MARCH 9 – APRIL 27 2012 Honfleur Gallery 1241 Good Hope Road SE · Washington DC 20020 · 202-365-8392 · arts@archdc.org Hours: Tuesday-Friday 12-5 · Saturdays 11-5 · And by appointment http://www.honfleurgallery.com/

With Every Fiber of My Being By Amber Robles-Gordon

With Every Fiber of My Being IMG_1798.JPG

Exhibition Concept:

The phrase With Every Fiber of My Being captures the energy I bring to my creative process, my artwork, and how I relate to life.  Fibers, are everywhere in the body, they work in intricately bounded bundles to funnel and connect the life force with information and nutrients that sustain a fully functioning organism1.

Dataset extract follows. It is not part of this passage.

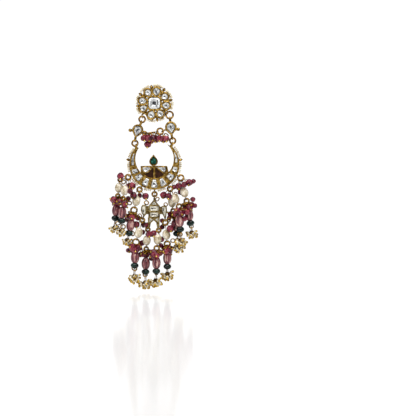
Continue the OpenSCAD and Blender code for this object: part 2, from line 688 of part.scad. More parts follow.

I create with every fiber of my being, because I have to and because it brings me joy. Starting at the bundles of axons within my brain, to every hair fiber and through the nerves of my muscles, a network of fibers precisely distributed throughout wants to see, smell, hear, taste, and create, art.  

In this series, I am interested in creating a visual representation of the pieces that make up the mental, physical, spiritual and emotional aspects that make one human. I use personal items: parts of old purses, jeans, jackets, and jewelry. As well as stamps, post cards, and old cd cover artwork. Most of these things will be recognizable at first glance. Although, I hope that some items won’t be, at least at first. My intent is show the process of creating and exploring the layers of one’s self, one fiber at time. Then to notice a bundle, and then to see, and identify the life source that flow within each piece of art. Ultimately to the view the whole body artwork as living, breathing organisms.  

With Every Fiber of my Being refers to my overall beliefs that creating art is a means of promoting healing. Creating textile work is a very precise and time-consuming task: Every tile, piece of paper, cloth, or stitch of thread must be properly placed in order to craft the intended compacted mosaic of information. Hence, there are very few visual resting points with in a portion of these works. This is intentional, because when do the fibers of our being ever rest.

I will present a body of mixed media on canvas and sculptural textile works. The majority of the artwork will be a combination of found objects and other fiber products sewn or adhered to canvas. Additional works will be sculptural mixed media on canvas forms and mixed media on other found objects.